*Given request:*
Copy, character for character, the lines running from the one with "for side, name" to the one with "for body, members", ends included. Leave out every other line.

*Record set:*
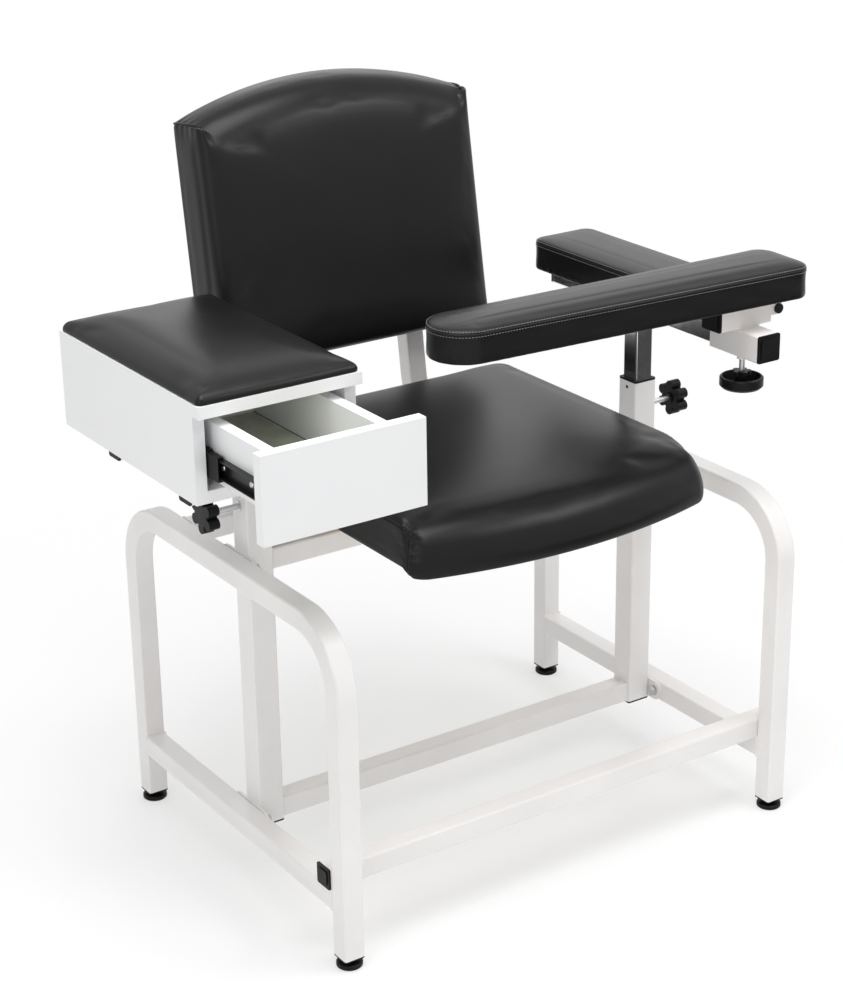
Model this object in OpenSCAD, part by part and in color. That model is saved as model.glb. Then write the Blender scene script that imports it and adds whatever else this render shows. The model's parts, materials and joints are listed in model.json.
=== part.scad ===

...

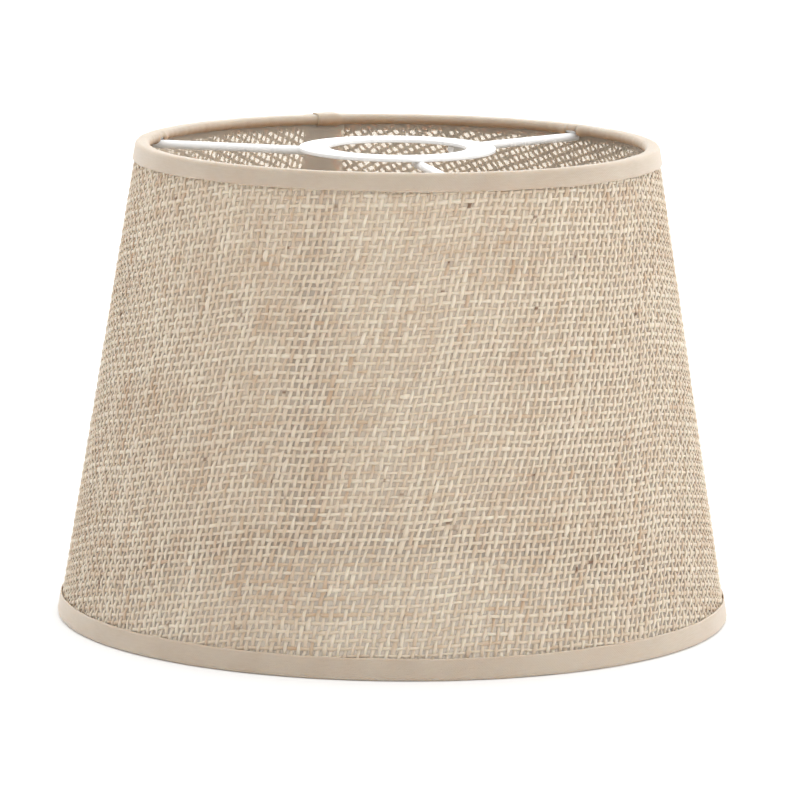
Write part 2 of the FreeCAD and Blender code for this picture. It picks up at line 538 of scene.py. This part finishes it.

* * *

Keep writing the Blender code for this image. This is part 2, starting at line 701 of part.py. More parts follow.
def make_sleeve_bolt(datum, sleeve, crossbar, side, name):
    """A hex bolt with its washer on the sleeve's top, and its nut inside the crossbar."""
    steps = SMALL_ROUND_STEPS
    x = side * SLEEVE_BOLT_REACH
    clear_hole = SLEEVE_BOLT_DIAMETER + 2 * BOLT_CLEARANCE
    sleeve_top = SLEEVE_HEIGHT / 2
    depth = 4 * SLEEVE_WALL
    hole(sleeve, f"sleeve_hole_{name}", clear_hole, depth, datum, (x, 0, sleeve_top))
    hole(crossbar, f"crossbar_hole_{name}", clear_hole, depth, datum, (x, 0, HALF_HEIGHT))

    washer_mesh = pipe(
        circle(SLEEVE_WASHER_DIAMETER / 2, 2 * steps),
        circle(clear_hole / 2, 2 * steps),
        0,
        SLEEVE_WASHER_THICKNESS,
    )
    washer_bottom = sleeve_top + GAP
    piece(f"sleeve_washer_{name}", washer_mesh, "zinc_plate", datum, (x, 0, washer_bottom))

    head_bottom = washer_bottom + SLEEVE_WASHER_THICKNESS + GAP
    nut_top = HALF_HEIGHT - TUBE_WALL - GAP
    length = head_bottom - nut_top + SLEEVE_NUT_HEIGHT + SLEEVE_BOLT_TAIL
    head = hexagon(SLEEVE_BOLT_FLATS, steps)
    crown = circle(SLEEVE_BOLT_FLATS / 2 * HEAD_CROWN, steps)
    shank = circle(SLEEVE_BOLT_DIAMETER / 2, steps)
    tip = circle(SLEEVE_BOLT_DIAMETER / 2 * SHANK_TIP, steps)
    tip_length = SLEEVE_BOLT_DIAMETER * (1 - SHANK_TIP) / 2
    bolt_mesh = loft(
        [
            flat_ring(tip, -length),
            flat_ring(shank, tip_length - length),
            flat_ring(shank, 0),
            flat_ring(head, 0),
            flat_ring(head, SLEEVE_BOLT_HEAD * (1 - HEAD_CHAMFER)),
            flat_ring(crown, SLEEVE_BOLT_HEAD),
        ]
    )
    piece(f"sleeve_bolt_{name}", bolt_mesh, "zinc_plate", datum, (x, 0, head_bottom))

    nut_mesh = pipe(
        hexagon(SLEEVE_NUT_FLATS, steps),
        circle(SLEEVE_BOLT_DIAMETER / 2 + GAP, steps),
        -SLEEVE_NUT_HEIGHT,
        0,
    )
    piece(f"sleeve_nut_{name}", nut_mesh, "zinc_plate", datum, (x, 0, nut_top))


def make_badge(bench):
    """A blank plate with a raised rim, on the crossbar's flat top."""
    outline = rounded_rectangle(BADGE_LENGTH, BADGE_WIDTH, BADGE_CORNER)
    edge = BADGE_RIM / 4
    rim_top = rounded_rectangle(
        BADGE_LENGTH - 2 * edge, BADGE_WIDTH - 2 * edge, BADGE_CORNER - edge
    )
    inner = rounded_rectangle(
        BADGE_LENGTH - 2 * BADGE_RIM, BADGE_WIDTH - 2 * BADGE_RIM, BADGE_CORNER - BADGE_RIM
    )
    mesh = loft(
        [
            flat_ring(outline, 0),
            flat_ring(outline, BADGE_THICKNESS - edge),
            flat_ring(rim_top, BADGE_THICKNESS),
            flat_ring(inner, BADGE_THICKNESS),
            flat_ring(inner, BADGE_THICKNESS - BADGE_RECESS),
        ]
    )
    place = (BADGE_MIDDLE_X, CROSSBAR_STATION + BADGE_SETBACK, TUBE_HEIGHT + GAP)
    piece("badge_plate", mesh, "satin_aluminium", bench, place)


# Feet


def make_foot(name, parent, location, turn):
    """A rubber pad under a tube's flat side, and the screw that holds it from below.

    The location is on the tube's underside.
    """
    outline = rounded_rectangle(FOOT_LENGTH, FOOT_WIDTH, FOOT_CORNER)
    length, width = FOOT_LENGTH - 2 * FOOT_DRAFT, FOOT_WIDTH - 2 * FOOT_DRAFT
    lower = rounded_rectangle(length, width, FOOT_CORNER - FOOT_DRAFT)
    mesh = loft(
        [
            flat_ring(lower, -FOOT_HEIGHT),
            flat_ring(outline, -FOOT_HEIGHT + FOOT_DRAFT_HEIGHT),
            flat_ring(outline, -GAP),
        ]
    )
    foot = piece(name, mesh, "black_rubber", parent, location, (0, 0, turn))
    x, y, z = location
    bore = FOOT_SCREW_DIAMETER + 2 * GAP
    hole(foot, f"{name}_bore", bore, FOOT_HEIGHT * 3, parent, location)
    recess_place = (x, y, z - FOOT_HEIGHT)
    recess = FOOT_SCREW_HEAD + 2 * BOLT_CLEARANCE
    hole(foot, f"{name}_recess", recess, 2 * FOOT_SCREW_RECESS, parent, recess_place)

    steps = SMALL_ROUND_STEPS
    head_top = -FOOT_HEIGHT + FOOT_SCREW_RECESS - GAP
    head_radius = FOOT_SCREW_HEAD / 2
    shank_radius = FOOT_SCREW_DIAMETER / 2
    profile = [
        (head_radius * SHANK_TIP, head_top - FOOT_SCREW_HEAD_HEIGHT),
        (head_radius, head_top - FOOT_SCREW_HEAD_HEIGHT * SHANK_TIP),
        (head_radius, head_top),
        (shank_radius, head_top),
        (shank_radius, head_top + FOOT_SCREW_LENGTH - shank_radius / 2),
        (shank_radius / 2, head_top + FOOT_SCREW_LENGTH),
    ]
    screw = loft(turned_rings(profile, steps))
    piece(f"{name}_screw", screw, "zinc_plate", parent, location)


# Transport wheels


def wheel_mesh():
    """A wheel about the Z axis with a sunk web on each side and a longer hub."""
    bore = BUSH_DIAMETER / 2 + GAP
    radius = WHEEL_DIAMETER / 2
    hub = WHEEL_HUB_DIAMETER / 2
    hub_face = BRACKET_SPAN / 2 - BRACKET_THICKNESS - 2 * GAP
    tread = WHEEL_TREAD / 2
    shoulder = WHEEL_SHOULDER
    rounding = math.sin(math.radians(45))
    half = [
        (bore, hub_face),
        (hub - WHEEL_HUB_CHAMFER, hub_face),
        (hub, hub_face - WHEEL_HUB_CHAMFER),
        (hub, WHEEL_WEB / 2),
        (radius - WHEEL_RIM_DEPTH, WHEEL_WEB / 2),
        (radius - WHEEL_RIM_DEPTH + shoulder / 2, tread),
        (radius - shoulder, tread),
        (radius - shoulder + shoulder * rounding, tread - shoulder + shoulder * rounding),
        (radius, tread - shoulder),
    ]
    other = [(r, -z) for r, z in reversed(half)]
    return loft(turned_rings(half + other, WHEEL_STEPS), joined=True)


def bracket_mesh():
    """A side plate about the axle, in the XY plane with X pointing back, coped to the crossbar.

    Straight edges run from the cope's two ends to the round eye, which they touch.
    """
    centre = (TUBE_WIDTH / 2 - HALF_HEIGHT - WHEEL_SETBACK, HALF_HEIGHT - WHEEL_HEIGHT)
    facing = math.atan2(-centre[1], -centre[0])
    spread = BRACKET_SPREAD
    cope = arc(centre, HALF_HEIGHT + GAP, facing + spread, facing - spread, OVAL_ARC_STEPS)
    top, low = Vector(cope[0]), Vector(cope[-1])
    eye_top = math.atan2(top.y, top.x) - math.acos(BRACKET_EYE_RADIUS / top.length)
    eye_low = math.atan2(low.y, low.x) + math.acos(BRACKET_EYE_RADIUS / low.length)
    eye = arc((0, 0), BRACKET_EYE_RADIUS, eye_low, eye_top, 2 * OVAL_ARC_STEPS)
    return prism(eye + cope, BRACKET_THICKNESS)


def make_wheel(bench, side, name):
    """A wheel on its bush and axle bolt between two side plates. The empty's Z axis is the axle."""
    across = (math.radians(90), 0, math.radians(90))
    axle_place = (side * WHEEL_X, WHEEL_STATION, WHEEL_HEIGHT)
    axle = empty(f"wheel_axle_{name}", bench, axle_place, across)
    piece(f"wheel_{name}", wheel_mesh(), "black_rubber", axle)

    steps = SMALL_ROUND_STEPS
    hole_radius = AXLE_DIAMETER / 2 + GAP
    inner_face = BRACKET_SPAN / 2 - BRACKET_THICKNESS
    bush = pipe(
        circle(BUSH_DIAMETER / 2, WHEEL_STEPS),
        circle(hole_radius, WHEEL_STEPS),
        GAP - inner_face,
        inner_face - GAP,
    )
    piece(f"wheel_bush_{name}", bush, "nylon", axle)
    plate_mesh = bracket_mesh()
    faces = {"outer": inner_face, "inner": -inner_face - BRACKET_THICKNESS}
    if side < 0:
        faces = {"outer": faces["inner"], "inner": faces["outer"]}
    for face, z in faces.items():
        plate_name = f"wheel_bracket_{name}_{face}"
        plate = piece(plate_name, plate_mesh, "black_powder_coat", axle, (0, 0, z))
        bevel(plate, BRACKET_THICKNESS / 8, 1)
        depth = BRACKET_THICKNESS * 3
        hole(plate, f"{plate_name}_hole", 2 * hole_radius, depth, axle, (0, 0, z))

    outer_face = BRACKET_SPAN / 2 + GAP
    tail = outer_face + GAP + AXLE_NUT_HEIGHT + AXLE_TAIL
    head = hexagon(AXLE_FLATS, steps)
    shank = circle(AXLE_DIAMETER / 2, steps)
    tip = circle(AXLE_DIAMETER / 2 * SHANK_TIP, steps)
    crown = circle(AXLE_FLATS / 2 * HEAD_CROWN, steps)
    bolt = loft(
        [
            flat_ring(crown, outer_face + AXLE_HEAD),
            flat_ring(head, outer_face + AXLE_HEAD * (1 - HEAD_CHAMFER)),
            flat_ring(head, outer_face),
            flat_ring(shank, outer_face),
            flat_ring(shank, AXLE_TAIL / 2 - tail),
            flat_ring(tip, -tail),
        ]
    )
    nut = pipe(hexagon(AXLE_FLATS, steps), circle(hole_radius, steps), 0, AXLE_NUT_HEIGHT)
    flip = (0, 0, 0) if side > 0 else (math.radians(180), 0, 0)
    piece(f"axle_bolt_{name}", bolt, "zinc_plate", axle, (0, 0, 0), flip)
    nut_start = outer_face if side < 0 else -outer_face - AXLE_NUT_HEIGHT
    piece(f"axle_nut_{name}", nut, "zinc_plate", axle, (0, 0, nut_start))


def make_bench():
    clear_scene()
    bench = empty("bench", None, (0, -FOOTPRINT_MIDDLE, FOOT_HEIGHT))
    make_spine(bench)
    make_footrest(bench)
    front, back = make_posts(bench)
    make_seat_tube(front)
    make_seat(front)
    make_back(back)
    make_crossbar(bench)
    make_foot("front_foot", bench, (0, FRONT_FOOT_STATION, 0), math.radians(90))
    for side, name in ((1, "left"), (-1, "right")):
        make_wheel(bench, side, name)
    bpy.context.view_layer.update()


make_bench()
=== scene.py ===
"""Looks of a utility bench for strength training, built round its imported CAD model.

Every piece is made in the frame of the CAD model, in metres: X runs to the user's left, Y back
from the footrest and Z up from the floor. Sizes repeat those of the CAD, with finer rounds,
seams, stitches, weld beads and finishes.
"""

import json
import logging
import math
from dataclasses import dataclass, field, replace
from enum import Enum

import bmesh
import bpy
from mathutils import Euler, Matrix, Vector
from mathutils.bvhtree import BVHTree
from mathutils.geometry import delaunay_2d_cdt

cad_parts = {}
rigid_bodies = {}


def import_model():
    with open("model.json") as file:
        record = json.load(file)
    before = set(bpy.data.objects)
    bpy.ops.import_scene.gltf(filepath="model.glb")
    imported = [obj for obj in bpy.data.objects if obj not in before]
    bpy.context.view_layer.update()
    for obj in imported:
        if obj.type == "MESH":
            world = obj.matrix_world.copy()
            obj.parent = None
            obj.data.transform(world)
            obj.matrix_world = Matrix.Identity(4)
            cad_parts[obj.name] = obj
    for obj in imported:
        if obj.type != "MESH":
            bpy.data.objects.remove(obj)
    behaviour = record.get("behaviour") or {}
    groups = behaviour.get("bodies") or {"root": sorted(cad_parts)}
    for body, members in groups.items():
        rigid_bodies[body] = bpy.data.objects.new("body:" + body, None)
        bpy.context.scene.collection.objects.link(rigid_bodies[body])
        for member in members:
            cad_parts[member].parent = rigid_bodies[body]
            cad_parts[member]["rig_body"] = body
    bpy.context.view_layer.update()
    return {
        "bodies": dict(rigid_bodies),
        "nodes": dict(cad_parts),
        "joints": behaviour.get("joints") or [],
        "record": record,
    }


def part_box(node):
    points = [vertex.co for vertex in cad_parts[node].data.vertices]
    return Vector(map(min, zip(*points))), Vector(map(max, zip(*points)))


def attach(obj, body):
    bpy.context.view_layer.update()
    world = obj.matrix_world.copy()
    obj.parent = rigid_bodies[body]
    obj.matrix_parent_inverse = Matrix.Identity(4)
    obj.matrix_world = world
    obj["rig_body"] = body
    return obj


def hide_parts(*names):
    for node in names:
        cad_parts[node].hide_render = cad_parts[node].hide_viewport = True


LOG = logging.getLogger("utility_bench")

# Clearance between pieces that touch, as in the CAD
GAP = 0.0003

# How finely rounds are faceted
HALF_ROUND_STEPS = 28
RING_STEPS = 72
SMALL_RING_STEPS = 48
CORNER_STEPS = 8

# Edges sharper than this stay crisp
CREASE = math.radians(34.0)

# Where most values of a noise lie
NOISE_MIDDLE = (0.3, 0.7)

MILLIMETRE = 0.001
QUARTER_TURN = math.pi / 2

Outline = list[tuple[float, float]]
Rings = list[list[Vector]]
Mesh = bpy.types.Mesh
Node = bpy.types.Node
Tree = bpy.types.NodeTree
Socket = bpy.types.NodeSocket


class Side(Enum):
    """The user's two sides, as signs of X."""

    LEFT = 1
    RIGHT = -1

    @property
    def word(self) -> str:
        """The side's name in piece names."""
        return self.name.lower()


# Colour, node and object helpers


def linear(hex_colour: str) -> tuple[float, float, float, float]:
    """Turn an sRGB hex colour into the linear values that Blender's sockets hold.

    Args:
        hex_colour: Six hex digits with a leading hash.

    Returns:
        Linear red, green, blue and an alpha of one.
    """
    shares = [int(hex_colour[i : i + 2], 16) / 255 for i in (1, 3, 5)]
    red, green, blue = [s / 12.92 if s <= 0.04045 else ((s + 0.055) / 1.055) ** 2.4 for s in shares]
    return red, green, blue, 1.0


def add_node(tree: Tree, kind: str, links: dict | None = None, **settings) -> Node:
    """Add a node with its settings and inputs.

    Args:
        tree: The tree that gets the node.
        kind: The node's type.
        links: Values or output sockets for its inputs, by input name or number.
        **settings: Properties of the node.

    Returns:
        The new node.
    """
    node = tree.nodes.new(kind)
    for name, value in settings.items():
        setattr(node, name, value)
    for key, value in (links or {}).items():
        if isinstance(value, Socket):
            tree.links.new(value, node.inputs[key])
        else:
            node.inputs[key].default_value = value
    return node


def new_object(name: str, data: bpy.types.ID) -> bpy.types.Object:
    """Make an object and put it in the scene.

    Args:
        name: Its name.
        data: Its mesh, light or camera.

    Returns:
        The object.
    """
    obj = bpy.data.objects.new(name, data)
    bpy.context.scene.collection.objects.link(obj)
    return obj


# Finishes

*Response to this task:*
    for side, name in ((1, "left"), (-1, "right")):
        make_wheel(bench, side, name)
    bpy.context.view_layer.update()


make_bench()
=== scene.py ===
"""Looks of a utility bench for strength training, built round its imported CAD model.

Every piece is made in the frame of the CAD model, in metres: X runs to the user's left, Y back
from the footrest and Z up from the floor. Sizes repeat those of the CAD, with finer rounds,
seams, stitches, weld beads and finishes.
"""

import json
import logging
import math
from dataclasses import dataclass, field, replace
from enum import Enum

import bmesh
import bpy
from mathutils import Euler, Matrix, Vector
from mathutils.bvhtree import BVHTree
from mathutils.geometry import delaunay_2d_cdt

cad_parts = {}
rigid_bodies = {}


def import_model():
    with open("model.json") as file:
        record = json.load(file)
    before = set(bpy.data.objects)
    bpy.ops.import_scene.gltf(filepath="model.glb")
    imported = [obj for obj in bpy.data.objects if obj not in before]
    bpy.context.view_layer.update()
    for obj in imported:
        if obj.type == "MESH":
            world = obj.matrix_world.copy()
            obj.parent = None
            obj.data.transform(world)
            obj.matrix_world = Matrix.Identity(4)
            cad_parts[obj.name] = obj
    for obj in imported:
        if obj.type != "MESH":
            bpy.data.objects.remove(obj)
    behaviour = record.get("behaviour") or {}
    groups = behaviour.get("bodies") or {"root": sorted(cad_parts)}
    for body, members in groups.items():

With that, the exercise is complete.